%%
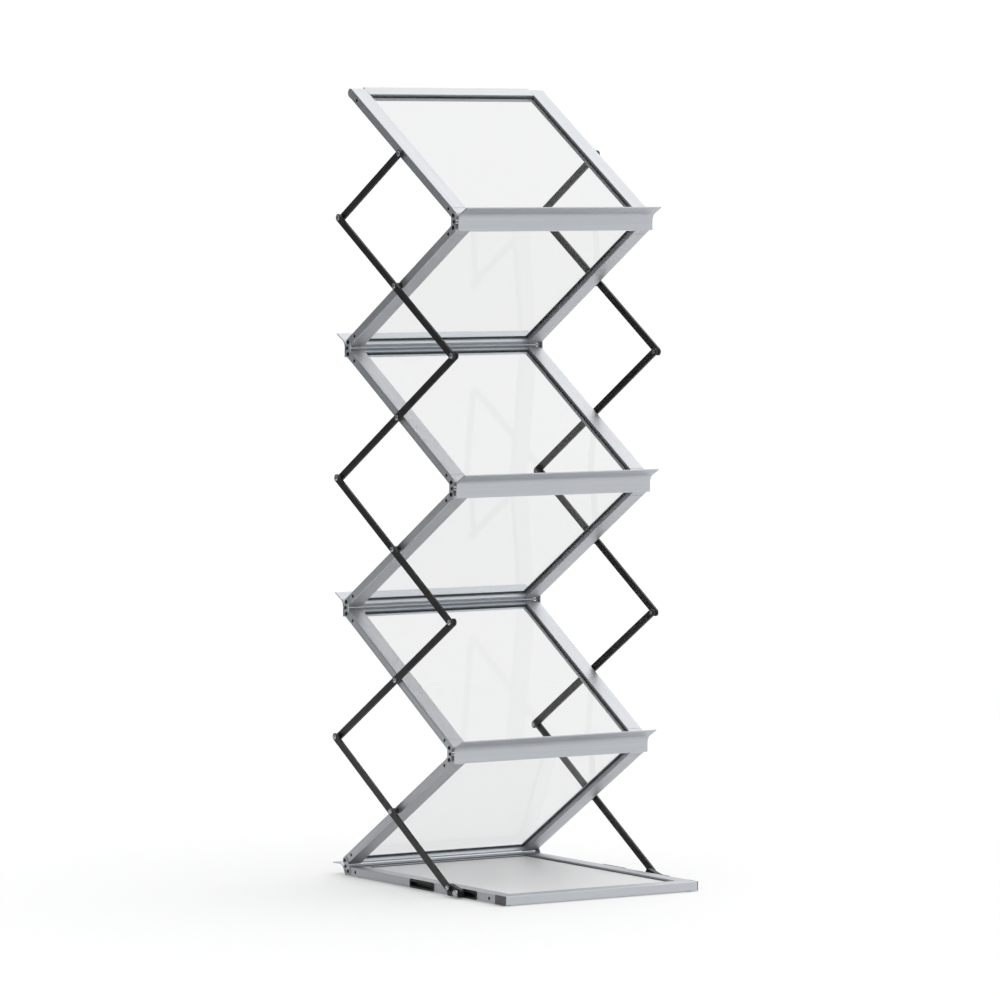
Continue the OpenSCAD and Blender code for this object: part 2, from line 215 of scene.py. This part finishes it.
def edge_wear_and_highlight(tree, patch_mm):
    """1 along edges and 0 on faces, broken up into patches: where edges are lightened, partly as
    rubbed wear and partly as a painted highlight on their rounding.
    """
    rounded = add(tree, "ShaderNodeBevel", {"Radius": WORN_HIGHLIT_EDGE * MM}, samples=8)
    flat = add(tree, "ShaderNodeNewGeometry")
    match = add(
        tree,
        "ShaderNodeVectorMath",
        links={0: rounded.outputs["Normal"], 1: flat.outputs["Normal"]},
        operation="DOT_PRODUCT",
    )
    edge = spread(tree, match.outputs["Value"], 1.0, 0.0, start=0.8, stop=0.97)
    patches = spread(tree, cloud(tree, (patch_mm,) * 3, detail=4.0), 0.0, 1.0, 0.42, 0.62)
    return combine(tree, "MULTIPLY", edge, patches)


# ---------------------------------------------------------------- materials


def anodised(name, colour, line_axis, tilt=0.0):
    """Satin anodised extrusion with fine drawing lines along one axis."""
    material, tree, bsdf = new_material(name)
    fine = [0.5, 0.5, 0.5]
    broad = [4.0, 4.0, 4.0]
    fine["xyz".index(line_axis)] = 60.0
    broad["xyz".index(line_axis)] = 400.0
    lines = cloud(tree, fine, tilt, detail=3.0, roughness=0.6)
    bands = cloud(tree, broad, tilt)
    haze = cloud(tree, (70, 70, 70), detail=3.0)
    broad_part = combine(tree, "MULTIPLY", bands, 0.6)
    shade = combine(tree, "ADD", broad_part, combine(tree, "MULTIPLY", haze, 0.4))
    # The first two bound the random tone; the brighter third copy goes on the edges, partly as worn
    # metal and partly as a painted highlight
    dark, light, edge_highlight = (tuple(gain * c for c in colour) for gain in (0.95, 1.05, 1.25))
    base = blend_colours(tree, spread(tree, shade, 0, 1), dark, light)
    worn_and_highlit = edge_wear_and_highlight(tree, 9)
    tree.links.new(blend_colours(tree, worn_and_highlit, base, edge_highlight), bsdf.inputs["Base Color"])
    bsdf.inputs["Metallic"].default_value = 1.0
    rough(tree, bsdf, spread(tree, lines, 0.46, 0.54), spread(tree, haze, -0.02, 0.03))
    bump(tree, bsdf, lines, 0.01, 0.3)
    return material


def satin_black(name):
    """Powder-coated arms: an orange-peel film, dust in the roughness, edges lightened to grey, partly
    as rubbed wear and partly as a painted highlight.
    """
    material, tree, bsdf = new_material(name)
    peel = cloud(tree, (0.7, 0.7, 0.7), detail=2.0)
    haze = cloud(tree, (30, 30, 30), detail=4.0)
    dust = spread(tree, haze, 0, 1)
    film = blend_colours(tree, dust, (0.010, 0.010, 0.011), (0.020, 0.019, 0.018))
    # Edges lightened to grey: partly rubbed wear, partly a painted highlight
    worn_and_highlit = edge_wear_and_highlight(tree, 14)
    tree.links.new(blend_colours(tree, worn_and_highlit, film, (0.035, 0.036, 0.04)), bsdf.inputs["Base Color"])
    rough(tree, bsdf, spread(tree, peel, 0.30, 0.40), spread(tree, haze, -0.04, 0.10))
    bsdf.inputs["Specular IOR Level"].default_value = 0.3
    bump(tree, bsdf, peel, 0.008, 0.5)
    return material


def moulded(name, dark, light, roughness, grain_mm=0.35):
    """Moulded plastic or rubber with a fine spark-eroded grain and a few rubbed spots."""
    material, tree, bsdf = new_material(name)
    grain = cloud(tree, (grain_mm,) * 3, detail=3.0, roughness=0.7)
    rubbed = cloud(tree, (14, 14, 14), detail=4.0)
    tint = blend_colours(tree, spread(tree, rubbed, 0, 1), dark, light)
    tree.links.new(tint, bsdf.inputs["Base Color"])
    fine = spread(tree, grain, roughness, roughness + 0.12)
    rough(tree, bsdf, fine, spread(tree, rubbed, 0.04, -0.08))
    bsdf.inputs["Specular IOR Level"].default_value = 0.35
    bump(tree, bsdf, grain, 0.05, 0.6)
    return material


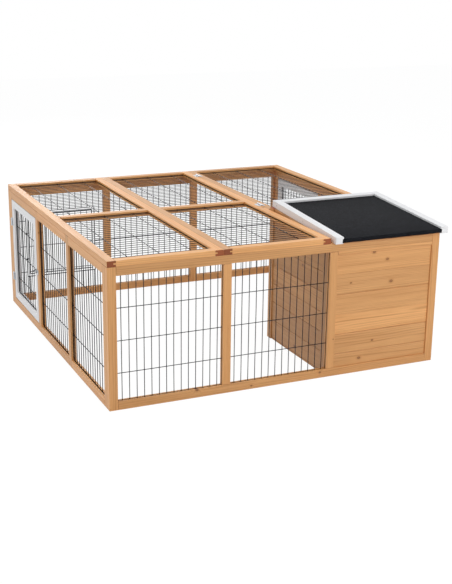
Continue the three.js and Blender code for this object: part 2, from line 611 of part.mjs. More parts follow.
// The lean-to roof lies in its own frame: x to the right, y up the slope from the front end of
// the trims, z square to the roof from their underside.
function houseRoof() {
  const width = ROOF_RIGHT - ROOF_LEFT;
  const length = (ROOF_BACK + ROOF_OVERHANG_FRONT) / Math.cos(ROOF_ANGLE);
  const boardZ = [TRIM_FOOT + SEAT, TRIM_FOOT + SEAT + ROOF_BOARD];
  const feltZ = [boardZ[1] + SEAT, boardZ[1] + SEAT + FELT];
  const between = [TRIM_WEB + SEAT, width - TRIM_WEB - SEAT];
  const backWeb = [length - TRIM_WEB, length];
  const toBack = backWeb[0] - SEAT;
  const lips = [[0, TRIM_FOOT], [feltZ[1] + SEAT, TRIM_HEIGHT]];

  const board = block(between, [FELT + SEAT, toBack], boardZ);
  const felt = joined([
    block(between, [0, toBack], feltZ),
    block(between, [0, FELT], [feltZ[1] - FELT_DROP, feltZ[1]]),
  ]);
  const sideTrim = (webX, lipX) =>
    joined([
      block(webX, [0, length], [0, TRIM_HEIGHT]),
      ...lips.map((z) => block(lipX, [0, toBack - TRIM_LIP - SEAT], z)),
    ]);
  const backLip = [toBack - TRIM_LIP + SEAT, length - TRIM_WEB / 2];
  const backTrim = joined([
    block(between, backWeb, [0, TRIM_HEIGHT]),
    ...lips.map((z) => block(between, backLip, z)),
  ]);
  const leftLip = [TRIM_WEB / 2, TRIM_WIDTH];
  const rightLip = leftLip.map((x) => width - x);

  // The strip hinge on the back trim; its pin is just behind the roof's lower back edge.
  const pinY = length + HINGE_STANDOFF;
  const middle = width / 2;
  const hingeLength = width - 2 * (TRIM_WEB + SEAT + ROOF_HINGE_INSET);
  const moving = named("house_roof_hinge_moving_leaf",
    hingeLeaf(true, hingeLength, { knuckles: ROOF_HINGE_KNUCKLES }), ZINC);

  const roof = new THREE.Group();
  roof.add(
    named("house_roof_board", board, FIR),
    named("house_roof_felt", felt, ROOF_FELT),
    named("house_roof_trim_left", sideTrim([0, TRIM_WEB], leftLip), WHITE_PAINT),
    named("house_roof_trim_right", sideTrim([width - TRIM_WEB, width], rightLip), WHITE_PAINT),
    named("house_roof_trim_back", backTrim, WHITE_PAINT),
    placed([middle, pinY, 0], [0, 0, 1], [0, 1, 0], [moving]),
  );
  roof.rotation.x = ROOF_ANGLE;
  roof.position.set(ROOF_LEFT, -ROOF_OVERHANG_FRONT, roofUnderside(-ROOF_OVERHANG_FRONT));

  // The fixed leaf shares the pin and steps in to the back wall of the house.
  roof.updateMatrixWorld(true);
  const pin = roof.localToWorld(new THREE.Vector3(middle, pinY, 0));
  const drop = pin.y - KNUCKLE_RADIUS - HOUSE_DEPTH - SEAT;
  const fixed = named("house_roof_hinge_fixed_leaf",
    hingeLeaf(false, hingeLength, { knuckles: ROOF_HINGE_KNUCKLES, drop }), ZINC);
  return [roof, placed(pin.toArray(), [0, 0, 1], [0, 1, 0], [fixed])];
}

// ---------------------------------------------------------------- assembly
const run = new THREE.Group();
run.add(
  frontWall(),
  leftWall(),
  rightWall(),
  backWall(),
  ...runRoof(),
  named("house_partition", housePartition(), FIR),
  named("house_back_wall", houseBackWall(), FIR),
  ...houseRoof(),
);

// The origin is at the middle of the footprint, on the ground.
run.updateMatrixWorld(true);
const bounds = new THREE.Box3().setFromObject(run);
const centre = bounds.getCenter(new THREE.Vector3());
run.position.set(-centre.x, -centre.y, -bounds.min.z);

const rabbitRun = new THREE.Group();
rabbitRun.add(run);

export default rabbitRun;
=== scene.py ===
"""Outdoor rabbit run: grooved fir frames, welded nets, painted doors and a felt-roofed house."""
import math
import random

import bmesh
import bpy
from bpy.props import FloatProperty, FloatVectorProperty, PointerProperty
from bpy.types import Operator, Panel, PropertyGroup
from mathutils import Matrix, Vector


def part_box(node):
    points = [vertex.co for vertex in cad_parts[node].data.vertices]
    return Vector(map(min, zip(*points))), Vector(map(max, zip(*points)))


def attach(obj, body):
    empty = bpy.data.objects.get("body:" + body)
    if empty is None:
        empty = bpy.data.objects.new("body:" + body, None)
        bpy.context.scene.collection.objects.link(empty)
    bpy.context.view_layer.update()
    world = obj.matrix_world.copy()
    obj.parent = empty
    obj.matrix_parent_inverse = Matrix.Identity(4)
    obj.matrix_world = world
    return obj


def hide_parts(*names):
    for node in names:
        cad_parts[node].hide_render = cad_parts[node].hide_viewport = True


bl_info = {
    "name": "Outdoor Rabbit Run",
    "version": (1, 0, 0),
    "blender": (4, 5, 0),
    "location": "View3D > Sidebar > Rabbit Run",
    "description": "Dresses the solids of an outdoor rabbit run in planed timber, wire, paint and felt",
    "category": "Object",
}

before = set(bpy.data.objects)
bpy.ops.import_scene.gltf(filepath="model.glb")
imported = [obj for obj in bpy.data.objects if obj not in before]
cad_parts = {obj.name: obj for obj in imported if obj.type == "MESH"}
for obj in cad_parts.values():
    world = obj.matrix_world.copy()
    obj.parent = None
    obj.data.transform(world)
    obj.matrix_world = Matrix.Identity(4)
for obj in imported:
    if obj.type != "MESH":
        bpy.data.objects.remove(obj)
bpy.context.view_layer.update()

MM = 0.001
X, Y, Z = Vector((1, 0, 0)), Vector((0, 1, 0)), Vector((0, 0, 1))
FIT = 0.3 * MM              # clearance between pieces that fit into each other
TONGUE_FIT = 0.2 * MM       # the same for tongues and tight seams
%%
◆ **Your objective**: Above this instruction are the records; retype exactly the lines from the one containing "on the ground." up to and including the one containing "zip(*points))), Vector(map(max, zip(*points)))".

◆ **Task result**:
// The origin is at the middle of the footprint, on the ground.
run.updateMatrixWorld(true);
const bounds = new THREE.Box3().setFromObject(run);
const centre = bounds.getCenter(new THREE.Vector3());
run.position.set(-centre.x, -centre.y, -bounds.min.z);

const rabbitRun = new THREE.Group();
rabbitRun.add(run);

export default rabbitRun;
=== scene.py ===
"""Outdoor rabbit run: grooved fir frames, welded nets, painted doors and a felt-roofed house."""
import math
import random

import bmesh
import bpy
from bpy.props import FloatProperty, FloatVectorProperty, PointerProperty
from bpy.types import Operator, Panel, PropertyGroup
from mathutils import Matrix, Vector


def part_box(node):
    points = [vertex.co for vertex in cad_parts[node].data.vertices]
    return Vector(map(min, zip(*points))), Vector(map(max, zip(*points)))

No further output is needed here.